A Stalinist Line of Discipline.

Don’t miss this speech by Jim Marcinkowski posted at No Quarter. This is just a bit of it.

We fought the Soviets and I fought the Soviets because they had a fatally flawed, intolerable system of government where (and think about this):

The government was always right and never apologized;

Any dissent was suppressed, ridiculed, banned or worse;

Secret prisons were denied and never acknowledged or spoken about;

The torture of captives (in Lubyanka) was condoned;

State incarceration was not subject to the checks and balances of a legal system;

Economic plans, like for oil, were established/determined in closed sessions between politicos, commissars and production managers, far outside public view, and where government claimed privilege in so doing;

Wages were set at the lowest common denominator, no matter what Bloc country you were in;

Government agents had access to your medical records, your library records, your telephone, and your e-mail.

A place where judicial power and judicial review were proclaimed concepts, but simply ignored in application;

Where criminal records of young adults were closed to all but the military;

Where a Constitution was a mere facade and ignored by state actors.

Any dissent, debate and protest were deemed unpatriotic;

The public media was bought, paid for, and provided by the state;

The military clandestinely and shamelessly influenced the national media and public opinion;

A place where wrong was declared right;

Where tapping a phone was like tapping a pencil;

Where lying was considered a patriotic skill;

The extraction of natural resources was paramount to any concern for the environment and the impact on the health of its people;

Where the use of “state secrets,” (those things embarrassing to the government) were confused with legitimate issues of “national security”;

A place where “secrecy” and “national security” were used to control debate;

Where legitimate secrecy, was subject to political use and abuse;

Where “legislators” were mere mouthpieces for and rubberstamps of whoever was in power;

Where you lived and died with the permission of the government;

A place where foreign policy was more important than domestic concerns;

Where fear was used as a political weapon and an acceptable means of control;

Where the best medical care was reserved for the influential;

Where wealth was concentrated in the top 5%;

A place where there was no middle class – just a small economic and political elite, and the working poor. …

… Since 1995 the Republican Party and its friends in the American corporate structures that so vigorously contribute to and support them have—in the space of a decade—created in this country more than the beginnings of a system that this country spent 50 years trying to dismantle.

Jim Marcinkowski is running for Congress, btw.

5 thoughts on “A Stalinist Line of Discipline.

  1. Putin had the right idea as to tell Bush where to go!
    Maybe it is time to we take his lead and get the right wingers out of office and tell them we are Mad as Hell and can;t take their —– anymore…..
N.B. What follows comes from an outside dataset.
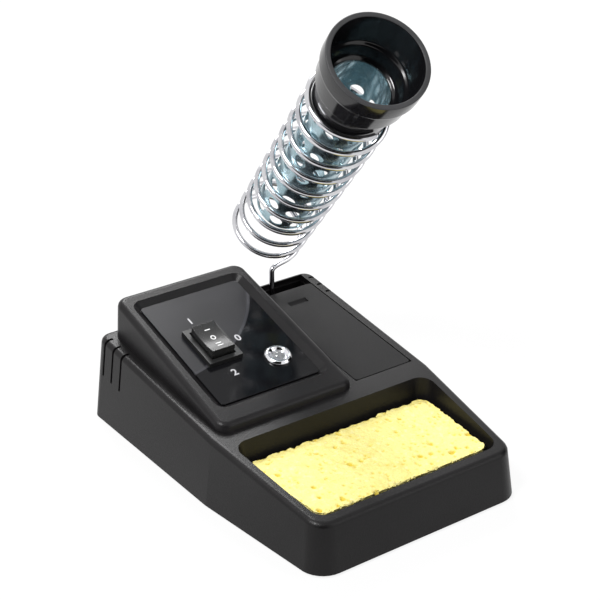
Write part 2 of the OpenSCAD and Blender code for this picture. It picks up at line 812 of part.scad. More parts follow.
block_x = board_x0 + board_l / 2;
block_y = board_y0 + block_w / 2 + 1;

module circuit_board() {
    color("#b98d4c") in_base() difference() {
        block(board_x0, board_y0, board_top - board_t, board_x0 + board_l, board_y0 + board_w, board_top);
        for (p = board_screw_at) translate([p[0], p[1], 0]) cylinder(d = 2.6, h = far);
    }
}

module board_screws() {
    color("silver") in_base() for (p = board_screw_at)
        translate([p[0], p[1], board_top]) rotate([180, 0, 0]) scale(0.8) screw(6, 2.4);
}

// An axial part with its two leads bent down to the board
module axial(x, y, body_r, body_l, lead_r) {
    axis_z = board_top + body_r + 0.4;
    translate([x, y, axis_z]) rotate([0, 90, 0]) cylinder(r = body_r, h = body_l, center = true);
    for (s = [-1, 1]) {
        translate([x + s * (body_l / 2 + 1), y, axis_z]) rotate([0, 90, 0])
            cylinder(r = lead_r, h = 2 + 2 * lead_r, center = true);
        translate([x + s * (body_l / 2 + 2), y, board_top]) cylinder(r = lead_r, h = body_r + 0.4);
    }
}

module power_diode() {
    color("#1a1a1a") in_base() axial(block_x, board_y0 + 43.5, 2.6, 9.4, 0.6);
}

module lamp_resistor() {
    color("#c8b48a") in_base() axial(block_x, board_y0 + 37, 1.3, 6.6, 0.35);
}

module terminal_block() {
    color("#3f7a4c") in_base() translate([block_x - block_l / 2, block_y - block_w / 2, board_top])
        difference() {
            cube([block_l, block_w, block_h]);
            for (i = [0:block_ways - 1]) translate([block_l * (i + 0.5) / block_ways, 0, 0]) {
                translate([0, block_w * 0.45, block_h / 2]) cylinder(d = 4, h = far);
                translate([-2, block_w * 0.7, 1.5]) cube([4, far, 4]);
            }
        }
}

module terminal_screws() {
    color("silver") in_base() for (i = [0:block_ways - 1])
        translate([block_x - block_l / 2 + block_l * (i + 0.5) / block_ways,
            block_y - block_w * 0.05, board_top + block_h / 2]) difference() {
            cylinder(d = 3.8, h = block_h / 2 - 1);
            translate([-2.5, -0.3, block_h / 2 - 1.7]) cube([5, 0.6, cut]);
        }
}

// ---- inner wires, each one curve between its two ends ----
lead_r = 0.8;

function panel_point(u, v, w) = let (y = label_front + v, z = w - recess_d + label_t)
    [label_x0 + u, box_y0 + y * cos(panel_a) - z * sin(panel_a),
    box_front_z + y * sin(panel_a) + z * cos(panel_a)];

module lead(a, b, drop_a, last, r) {
    turn = b + 0.4 * last;
    swept(concat([for (i = [0:12]) bezier(a, a - [0, 0, drop_a], b + last, turn, i / 12)], [b]),
        r, 8, [1, 0, 0]);
}

module switch_leads() {
    color("#b03a2e") in_base() for (i = [-1:1])
        lead(panel_point(switch_u, switch_v + i * terminal_pitch, -body_h - terminal_l + terminal_sink - slack),
            [block_x + i * block_l / block_ways, block_y + block_w / 2 - 1.5, board_top + 3.5],
            4, [0, 9, 0], lead_r);
}

module lamp_leads() {
    color("#d8d4c8") in_base() for (s = [-1, 1])
        lead(panel_point(lamp_u + s * 1.27, lamp_v, -lamp_body_l - 3.05),
            [board_x0 + board_l - 5 + s * 2, board_y0 + 20, board_top + 0.05], 3, [0, 0, 6], 0.5);
}

// ================= iron holder =================

module on_stem() {
    in_base() translate([stem_x, stem_y, 0]) rotate([0, 0, holder_turn]) children();
}

// The leaning axis of the coil, tube and cup
module on_axis(s = 0) {
    on_stem() translate([coil_x, coil_y, coil_z]) rotate([holder_lean, 0, 0])
        translate([0, 0, s]) children();
}

function coil_point(a) = let (turn = (a - start_a) / 360, s = start_s + coil_pitch * turn,
    r = coil_r + coil_flare * turn / coil_turns)
    [coil_x + r * cos(a),
    coil_y + r * sin(a) * cos(holder_lean) - s * sin(holder_lean),
    coil_z + r * sin(a) * sin(holder_lean) + s * cos(holder_lean)];

bend_steps = 7;
bend_grip = 6;          // reach of the bend's two ends
coil_run = [for (a = [start_a:ring_step:start_a + 360 * coil_turns]) coil_point(a)];
coil_in = unit(coil_point(start_a + 1) - coil_point(start_a));
stem_end = [0, 0, stem_top];
wire_run = concat([stem_end - [0, 0, 2]],
    [for (i = [0:bend_steps - 1]) bezier(stem_end, stem_end + [0, 0, bend_grip * 0.7],
        coil_run[0] - bend_grip * coil_in, coil_run[0], i / bend_steps)], coil_run);

module holder_wire() {
    color("#c4c6c8") on_stem() {
        translate([0, 0, stem_foot]) cylinder(r = wire_r, h = stem_top - stem_foot);
        swept(wire_run, wire_r - 0.02, wire_sides, [1, 0, 0]);
    }
}

module holder_tube() {
    length = tube_s1 - tube_s0;
    top_band = 17;      // the sheet is plain where the cup holds it
    row = (length - top_band - 4) / (perf_rows - 1);
    color("#6f8c94") on_axis(tube_s0) difference() {
        cylinder(r = tube_r, h = length);
        translate([0, 0, -cut]) cylinder(r = tube_r - tube_t, h = length + 2 * cut);
        for (j = [0:perf_rows - 1]) for (k = [0:perf_round / 2 - 1])
            translate([0, 0, 4 + j * row]) rotate([0, 0, 360 / perf_round * (k + (j % 2) / 2)])
                rotate([90, 0, 0]) cylinder(d = perf_d, h = far, center = true);
    }
}

module holder_cup() {
    neck_top = cup_neck_l;
    band = neck_top + cup_taper_l;
    mouth = band + cup_band_l;
    throat_r = tube_r + 0.05;
    color("#151515") on_axis(cup_neck_s) rotate_extrude($fn = 96)
        polygon([[throat_r, 0], [neck_r, 0], [neck_r, neck_top], [shoulder_r, neck_top + 1.2],
            [cup_r - 1.2, band - 1], [cup_r, band + 0.6], [cup_r, mouth - 1], [cup_r - 0.6, mouth],
            [cup_r - cup_wall, mouth], [cup_r - cup_wall - 0.9, neck_top + 4.7],
            [shoulder_r - 2.7, neck_top + 3.5], [neck_r - 1.4, cup_floor + 0.8],
            [throat_r, cup_floor]]);
}

module stem_clip() {
    color("#7d7f82") on_stem() translate([0, 0, slot_floor - bush_len - slack - clip_t]) difference() {
        cylinder(r = bush_r + 0.8, h = clip_t);
        translate([0, 0, -cut]) cylinder(r = wire_r, h = clip_t + 2 * cut);
    }
}

housing();
bottom_cover();
housing_screws();
rubber_feet();
ballast_plate();
ballast_screws();
mains_grommet();
iron_lead_grommet();
stem_bushing();
storage_lid();
sponge();
control_box();
control_box_screws();
label_plate();
switch_body();
switch_terminals();
switch_contact();
rocker();
switch_plunger();
indicator_bezel();
indicator_lens();
indicator_lamp();
indicator_washer();
indicator_nut();
circuit_board();
board_screws();
power_diode();
lamp_resistor();
terminal_block();
terminal_screws();
switch_leads();
lamp_leads();
holder_wire();
holder_tube();
holder_cup();
stem_clip();
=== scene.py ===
"""The looks of the soldering iron station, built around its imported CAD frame."""

import logging
import math
from dataclasses import dataclass, field
from enum import Enum

import bmesh
import bpy
import numpy as np
from mathutils import Matrix, Vector, noise
from mathutils.bvhtree import BVHTree

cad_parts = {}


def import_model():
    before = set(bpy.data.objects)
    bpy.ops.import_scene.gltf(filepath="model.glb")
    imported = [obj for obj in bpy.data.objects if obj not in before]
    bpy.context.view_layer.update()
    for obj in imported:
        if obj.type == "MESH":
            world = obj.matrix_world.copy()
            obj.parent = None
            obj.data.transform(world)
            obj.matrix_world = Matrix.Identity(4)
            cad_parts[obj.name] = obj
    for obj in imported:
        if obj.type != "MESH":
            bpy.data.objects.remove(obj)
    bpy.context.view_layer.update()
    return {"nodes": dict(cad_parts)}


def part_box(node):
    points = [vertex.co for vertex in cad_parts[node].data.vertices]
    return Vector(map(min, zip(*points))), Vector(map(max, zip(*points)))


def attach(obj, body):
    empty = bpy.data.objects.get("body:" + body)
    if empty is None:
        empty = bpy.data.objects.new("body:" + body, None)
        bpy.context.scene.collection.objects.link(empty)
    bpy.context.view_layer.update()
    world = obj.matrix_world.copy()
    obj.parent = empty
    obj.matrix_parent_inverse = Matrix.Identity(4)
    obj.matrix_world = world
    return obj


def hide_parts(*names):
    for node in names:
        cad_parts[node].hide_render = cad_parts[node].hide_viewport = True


LOG = logging.getLogger("soldering_station")
Colour = tuple[float, float, float]
Flat = tuple[float, float]
Grid = list[list[Flat]]
Settings = dict[str, object]


# ---------------------------------------------------------------- shader maths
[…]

  2. I linked and read the whole speech. I come to Mahablog to get the best sweep of what is written about critical issues….and I am never disappointed. The Marcinkowski speech is a keeper.

  3. I have to a great degree come to the conclusion that all forms of governements are either benevolent or non-benevolent plutocracies and control the masses of whom they govern with a bag of tricks that would make Blackstone envious. Our presidents have long ago leanrned that distraction is their best form of government and wars make it so easy to distract what the hell they are really doing to us tax paying citizens. Perhaps we need a 10 year moratorium on all federal elections, disband the legislative and excecutive branch and rule by contract of services controlled by a majority of our 50 states. We all have to take back this country and govern it by the people and for the pople or we will never have a government that represents the will of the people.